I go to the WP login page on the site xxx.udance.com.au/wp-login.php and see a whole bunch of stuff in the inspect screen.

I click on the first entry under the Name column and the inspect screen changes.

Under the Name column, I see a list of names of what I’m not sure? On the title row, I see six headings Headers ... Cookies. Within the body, I see several sections General, Response Headers and Request Headers. Within each of these sections, I see what look like fields and values.

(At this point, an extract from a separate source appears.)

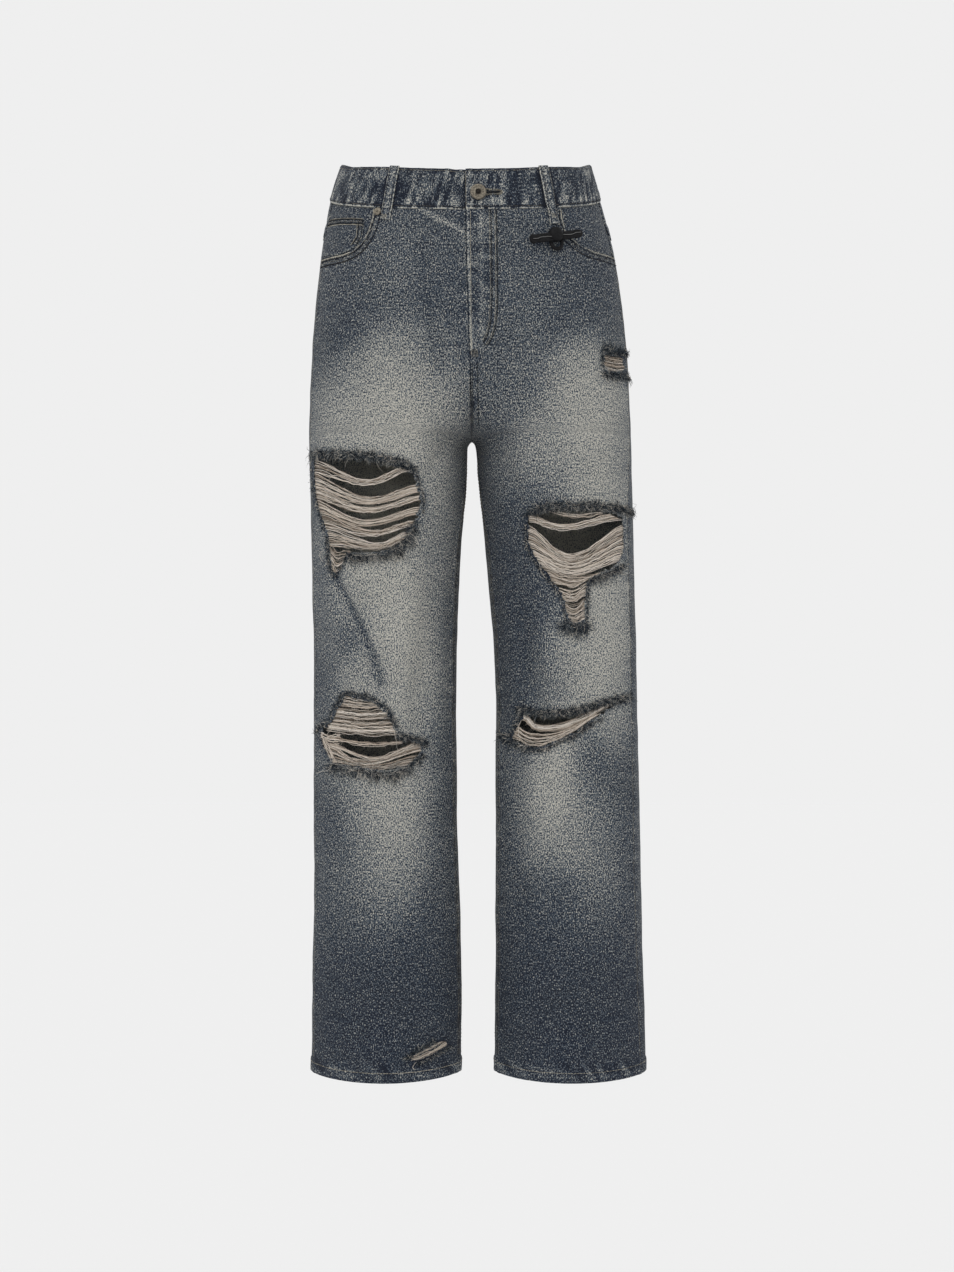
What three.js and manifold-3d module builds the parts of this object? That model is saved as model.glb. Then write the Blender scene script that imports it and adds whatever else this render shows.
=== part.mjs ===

My first question is 'Where do I find the field Referer header?’

header_regexp syntax

I refer to the documentation on header_regexp

The syntax is as follows:

header_regexp [<name>] <field> <regexp>

The documentation says that <name> is optional, but recommended. Why?
The <field> I figure i’lI get from somewhere on the inspect screen

The <regexp> i think I use in this instance is http(|s)://xxx\.udance\.com\.au/(wp-comments-posts|wp-login)\.php$ after reverse engineering the NginX code sample.

Putting it all together

# I think I need the 'not' version of the regexp, but I'm not sure how to get that.
@noreferrer header_regexp <name> <field>  http(|s)://xxx\.udance\.com\.au/(wp-comments-posts|wp-login)\.php$
abort @noreferrer

There are plenty of blanks to be filled in. Help!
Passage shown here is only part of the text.